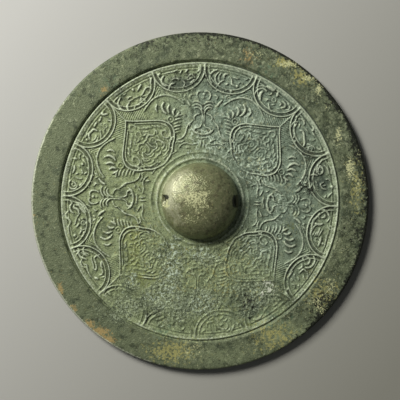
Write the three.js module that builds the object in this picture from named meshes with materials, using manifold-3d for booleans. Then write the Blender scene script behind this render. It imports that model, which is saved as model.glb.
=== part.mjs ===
// An ancient cast-bronze mirror, seen from its decorated back: a round plate with a plain raised rim, a ring of
// sixteen lobes, four heart-shaped leaves with facing birds between them, and a pierced knob in the middle.
// Millimetres, +Z up. The origin is the middle of the reflecting face, which lies downwards.
import * as THREE from "three";
import { mergeVertices } from "three/addons/utils/BufferGeometryUtils.js";
import Module from "manifold-3d";

const wasm = await Module();
wasm.setup();

// The plate
const discRadius = 90;
const rimWidth = 15.1;
const rimThickness = 4.6;
const rimChamfer = 0.7;
const rimStepRun = 0.5;
const fieldThickness = 3.2;
const faceFlatRadius = 45;
const faceRise = 0.8;
const plateSides = 56;

// The knob, its cord hole and the steps at its foot
const knobRadius = 20.6;
const knobHeight = 14;
const knobRings = 6;
const cordHoleWidth = 6.6;
const cordHoleHeight = 6.2;
const cordHoleLift = 1.6;
const cordHoleOverrun = 4;
const seatGap = 2.4;
const seatWidth = 1.5;
const seatHeight = 0.7;
const neckGap = 3.1;

// The relief, which is turned a little against the cord hole
const designTurn = -2.2;
const ringGap = 2.3;
const ringWidth = 1.8;
const ringHeight = 0.9;
const ringCrownWidth = 0.8;
const lobeCount = 16;
const lobeDepth = 12.6;
const lobeSteps = 8;
const lobeLineWidth = 1.1;
const lobeLineHeight = 0.7;
const leafCount = 4;
const leafHalfWidth = 16;
const leafLineWidth = 1.1;
const leafLineHeight = 0.65;
const strokeWidth = 1;
const strokeHeight = 0.55;
const bodyHeight = 0.6;
const bodySlope = 1.1;
const bossRadius = 1.5;
const bossHeight = 0.75;
const rootDepth = 0.4;
const smallestEdge = 0.02;

// What follows from those sizes
const fieldRadius = discRadius - rimWidth;
const ringRadius = fieldRadius - ringGap;
const cuspRadius = ringRadius - ringWidth / 2;
const seatRadius = knobRadius + seatGap;
const neckRadius = seatRadius + neckGap;
const lobeAngle = (2 * Math.PI) / lobeCount;
const lobeHalfChord = cuspRadius * Math.sin(lobeAngle / 2);
const leafAngle = (2 * Math.PI) / leafCount;

// A closed three.js geometry as a manifold-3d solid, whichever way its faces were wound.
function solid(geometry) {
  const bare = geometry.index ? geometry.toNonIndexed() : geometry.clone();
  bare.deleteAttribute("normal");
  bare.deleteAttribute("uv");
  const merged = mergeVertices(bare, 1e-4);
  const corners = merged.index.array;
  const kept = [];
  for (let i = 0; i < corners.length; i += 3) {
    const [a, b, c] = [corners[i], corners[i + 1], corners[i + 2]];
    if (a !== b && b !== c && c !== a) kept.push([a, b, c]);
  }
  const vertProperties = merged.attributes.position.array;
  const make = (faces) =>
    new wasm.Manifold(
      new wasm.Mesh({ numProp: 3, vertProperties, triVerts: new Uint32Array(faces.flat()) })
    );
  const made = make(kept);
  return made.volume() > 0 ? made : make(kept.map(([a, b, c]) => [a, c, b]));
}

function geometryOf(manifold) {
  const mesh = manifold.getMesh();
  const geometry = new THREE.BufferGeometry();
  geometry.setAttribute("position", new THREE.BufferAttribute(mesh.vertProperties, 3));
  geometry.setIndex(new THREE.BufferAttribute(mesh.triVerts, 1));
  geometry.computeVertexNormals();
  return geometry;
}

// A place on the field: share 0 is the neck line round the knob, share 1 is the circle of the lobes' cusps.
function place(share, turn) {
  const radius = neckRadius + share * (cuspRadius - neckRadius);
  return new THREE.Vector2(radius * Math.cos(turn), radius * Math.sin(turn));
}

// A low ridge of triangular section that follows points on the field.
function ridge(points, width, height, steps) {
  const onField = points.map((p) => new THREE.Vector3(p.x, p.y, fieldThickness));
  const path = new THREE.CatmullRomCurve3(onField, false, "centripetal");
  const section = new THREE.Shape([
    new THREE.Vector2(-height, 0),
    new THREE.Vector2(rootDepth, width / 2),
    new THREE.Vector2(rootDepth, -width / 2),
  ]);
  return solid(new THREE.ExtrudeGeometry(section, { steps, extrudePath: path, bevelEnabled: false }));
}

// A ridge that runs round the whole mirror. Its crown is flat where it has a width, and sharp where it has none.
function roundRidge(radius, width, height, crownWidth = 0) {
  const foot = fieldThickness - rootDepth;
  const crown = fieldThickness + height;
  const profile = [
    [radius - width / 2, foot],
    [radius + width / 2, foot],
    [radius + crownWidth / 2, crown],
    [radius - crownWidth / 2, crown],
    [radius - width / 2, foot],
  ];
  if (!crownWidth) profile.splice(3, 1);
  return solid(turned(profile));
}

function turned(profile) {
  const points = profile.map(([radius, z]) => new THREE.Vector2(radius, z));
  return new THREE.LatheGeometry(points, plateSides).rotateX(Math.PI / 2);
}

// A low shape with a spline outline, a flat top and sloping sides, such as a bird's body.
function raisedShape(points, height) {
  const rounded = new THREE.SplineCurve([...points, points[0]]).getPoints(points.length + 2).slice(0, -1);
  const geometry = new THREE.ExtrudeGeometry(new THREE.Shape(rounded), {
    depth: rootDepth,
    bevelThickness: height,
    bevelSize: bodySlope,
    bevelOffset: -bodySlope,
    bevelSegments: 1,
  });
  return solid(geometry.translate(0, 0, fieldThickness - rootDepth));
}

function boss(point) {
  const geometry = new THREE.CylinderGeometry(bossRadius / 2, bossRadius, bossHeight + rootDepth, 5);
  geometry.rotateX(Math.PI / 2);
  return solid(geometry.translate(point.x, point.y, fieldThickness + (bossHeight - rootDepth) / 2));
}

// The plate and the knob are one turned body, from the middle of the reflecting face out and back over the top.
function plateAndKnob() {
  const knobProfile = [];
  for (let i = 0; i <= knobRings; i++) {
    const climb = ((i / knobRings) * Math.PI) / 2;
    knobProfile.push([knobRadius * Math.cos(climb), fieldThickness + knobHeight * Math.sin(climb)]);
  }
  knobProfile[knobRings][0] = 0;
  return solid(
    turned([
      [0, 0],
      [faceFlatRadius, 0],
      [discRadius - rimChamfer / 2, faceRise],
      [discRadius, faceRise + rimChamfer / 2],
      [discRadius, rimThickness - rimChamfer],
      [discRadius - rimChamfer, rimThickness],
      [fieldRadius + rimStepRun, rimThickness],
      [fieldRadius, fieldThickness],
      ...knobProfile,
    ])
  );
}

// The tunnel for the cord, straight through the knob from side to side, with an arched roof.
function cordHole() {
  const radius = cordHoleWidth / 2;
  const wallHeight = cordHoleHeight - radius;
  const mouth = new THREE.Shape();
  mouth.moveTo(-radius, 0);
  mouth.lineTo(radius, 0);
  mouth.lineTo(radius, wallHeight);
  mouth.absarc(0, wallHeight, radius, 0, Math.PI, false);
  mouth.lineTo(-radius, 0);
  const length = 2 * (knobRadius + cordHoleOverrun);
  const geometry = new THREE.ExtrudeGeometry(mouth, { depth: length, bevelEnabled: false, curveSegments: 8 });
  geometry.translate(0, 0, -length / 2).rotateX(Math.PI / 2).rotateZ(Math.PI / 2);
  return solid(geometry.translate(0, 0, fieldThickness + cordHoleLift));
}

// A place inside a lobe: across runs from cusp to cusp as -1 to 1, inward from the ring to the lobe's foot as 0 to 1.
function placeInLobe(turn, across, inward) {
  const radius = cuspRadius - inward * lobeDepth;
  const side = across * lobeHalfChord;
  return new THREE.Vector2(
    radius * Math.cos(turn) - side * Math.sin(turn),
    radius * Math.sin(turn) + side * Math.cos(turn)
  );
}

// One lobe: its outline, and a curled beast with its eye and two strokes of mane. Every other beast is mirrored.
function lobe(index) {
  const turn = (index + 0.5) * lobeAngle;
  const mirrored = index % 2 ? -1 : 1;
  const outline = [];
  for (let i = 0; i <= lobeSteps; i++) {
    const angle = (i / lobeSteps) * Math.PI;
    outline.push(placeInLobe(turn, Math.cos(angle), Math.sin(angle)));
  }
  const line = (places) => places.map(([across, inward]) => placeInLobe(turn, mirrored * across, inward));
  const stroke = (places, steps) => ridge(line(places), strokeWidth, strokeHeight, steps);
  const back = [[-0.5, 0.16], [-0.66, 0.42], [-0.3, 0.68], [0.02, 0.42], [0.4, 0.28], [0.52, 0.56]];
  return [
    ridge(outline, lobeLineWidth, lobeLineHeight, lobeSteps),
    stroke(back, 9),
    stroke([[-0.3, 0.16], [0.04, 0.1]], 1),
    stroke([[0.12, 0.76], [0.27, 0.5]], 1),
    boss(placeInLobe(turn, mirrored * 0.18, 0.22)),
  ];
}

// One leaf: its heart-shaped outline with the stem to the lobes' cusp, and a mask of eyes, brows, whiskers and crest.
function leaf(index) {
  const turn = (index + 0.5) * leafAngle;
  const at = (share, across) => {
    const out = neckRadius + share * (cuspRadius - neckRadius);
    return new THREE.Vector2(out, across * leafHalfWidth).rotateAround(new THREE.Vector2(), turn);
  };
  const outline = [[1, 0], [0.74, 0.04], [0.61, 0.34], [0.49, 0.82], [0.34, 1], [0.2, 0.84], [0.1, 0.54], [0.05, 0.2]];
  const brow = [[0.4, 0.1], [0.47, 0.4], [0.37, 0.66], [0.27, 0.44]];
  const whisker = [[0.1, 0.08], [0.18, 0.32], [0.25, 0.18]];
  const halves = [-1, 1].flatMap((side) => {
    const line = (places) => places.map(([share, across]) => at(share, side * across));
    return [
      ridge(line(outline), leafLineWidth, leafLineHeight, 11),
      ridge(line(brow), strokeWidth, strokeHeight, 7),
      ridge(line(whisker), strokeWidth, strokeHeight, 4),
      boss(at(0.34, side * 0.32)),
    ];
  });
  return [...halves, ridge([at(0.6, 0), at(0.46, 0)], strokeWidth, strokeHeight, 1)];
}

// Two birds face each other across a post, in the space between two leaves.
function birdPair(index) {
  const at = (share, aside) => place(share, (index + aside / 2) * leafAngle);
  const body = [[0.58, 0.25], [0.5, 0.34], [0.36, 0.38], [0.2, 0.36], [0.11, 0.24], [0.27, 0.13], [0.46, 0.15]];
  const plumeArch = [[0.6, 0.8], [0.71, 0.68], [0.74, 0.54], [0.68, 0.4], [0.62, 0.34]];
  const backAndTail = [[0.6, 0.37], [0.42, 0.42], [0.22, 0.41], [0.14, 0.5], [0.06, 0.62]];
  const crest = [[0.6, 0.24], [0.68, 0.12]];
  const birds = [-1, 1].flatMap((side) => {
    const line = (places) => places.map(([share, aside]) => at(share, side * aside));
    const stroke = (places, steps) => ridge(line(places), strokeWidth, strokeHeight, steps);
    const plumes = [0, 1, 2].map((i) =>
      stroke([[0.52 - 0.01 * i, 0.6 - 0.06 * i], [0.67 - 0.03 * i, 0.62 - 0.09 * i]], 1)
    );
    const wing = [0, 1, 2, 3].map((i) =>
      stroke([[0.44 - 0.06 * i, 0.55 - 0.01 * i], [0.41 - 0.06 * i, 0.46]], 1)
    );
    return [
      ridge(line(plumeArch), leafLineWidth, leafLineHeight, 7),
      raisedShape(line(body), bodyHeight),
      stroke(backAndTail, 5),
      stroke(crest, 1),
      boss(at(0.46, side * 0.64)),
      ...plumes,
      ...wing,
    ];
  });
  return [...birds, ridge([at(0.2, 0), at(0.52, 0)], strokeWidth, strokeHeight, 1), boss(at(0.6, 0))];
}

function build() {
  const relief = [
    roundRidge(ringRadius, ringWidth, ringHeight, ringCrownWidth),
    roundRidge(seatRadius, seatWidth, seatHeight),
    roundRidge(neckRadius, leafLineWidth, leafLineHeight),
  ];
  for (let i = 0; i < lobeCount; i++) relief.push(...lobe(i));
  for (let i = 0; i < leafCount; i++) relief.push(...leaf(i), ...birdPair(i));
  const design = wasm.Manifold.union(relief).rotate([0, 0, designTurn]);
  return plateAndKnob().add(design).subtract(cordHole()).simplify(smallestEdge);
}

const bronze = new THREE.MeshStandardMaterial({ color: 0x6f7d62, roughness: 0.6, metalness: 0.55 });
const mirror = new THREE.Mesh(geometryOf(build()), bronze);
mirror.name = "bronze_mirror";

const part = new THREE.Group();
part.add(mirror);

export default part;
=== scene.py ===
"""The ancient bronze mirror, dressed: one worn and patinated casting that lies face down on a pale floor.

The back's relief is drawn as strokes on a height sheet, with brushes sized in millimetres, then worn,
crusted and pressed into a turned body. Blender gets metres, and the classes' sizes are in millimetres.
"""

from __future__ import annotations

import logging
import math
from collections.abc import Callable, Iterator, Sequence
from dataclasses import dataclass, field
from enum import Enum

import bmesh
import bpy
import numpy as np
from mathutils import Matrix, Vector

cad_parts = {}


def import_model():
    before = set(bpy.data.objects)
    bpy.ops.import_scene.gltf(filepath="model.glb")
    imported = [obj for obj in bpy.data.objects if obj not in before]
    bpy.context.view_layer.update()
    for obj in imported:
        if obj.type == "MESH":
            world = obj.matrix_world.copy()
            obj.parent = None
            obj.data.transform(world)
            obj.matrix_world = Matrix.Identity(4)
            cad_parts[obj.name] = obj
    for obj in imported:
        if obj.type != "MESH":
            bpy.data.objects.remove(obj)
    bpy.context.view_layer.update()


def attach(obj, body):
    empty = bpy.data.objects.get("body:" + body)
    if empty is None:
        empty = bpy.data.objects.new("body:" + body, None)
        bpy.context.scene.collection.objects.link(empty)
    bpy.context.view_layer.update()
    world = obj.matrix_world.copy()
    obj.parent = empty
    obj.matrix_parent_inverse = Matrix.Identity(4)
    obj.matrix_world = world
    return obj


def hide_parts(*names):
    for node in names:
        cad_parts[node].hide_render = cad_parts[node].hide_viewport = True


log = logging.getLogger("ancient_mirror")

MM = 0.001
SEED = 1207
NODE = "bronze_mirror"
# Points on the turning axis lie nearer to it than this, in metres.
POLE_REACH = 1e-6
# How far apart a stroke's points are, in millimetres.
POINT_SPACING = 0.35
# Keeps a division by a squared length off zero.
TINY = 1e-9

Points = np.ndarray
Drawing = tuple[tuple[int, ...], ...]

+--

- Brief -
Exact duplication is required for the lines above, from the line that contains "const bronze = new" to the line that contains "a pale floor.", inclusive; omit all others.

- Task output -
const bronze = new THREE.MeshStandardMaterial({ color: 0x6f7d62, roughness: 0.6, metalness: 0.55 });
const mirror = new THREE.Mesh(geometryOf(build()), bronze);
mirror.name = "bronze_mirror";

const part = new THREE.Group();
part.add(mirror);

export default part;
=== scene.py ===
"""The ancient bronze mirror, dressed: one worn and patinated casting that lies face down on a pale floor.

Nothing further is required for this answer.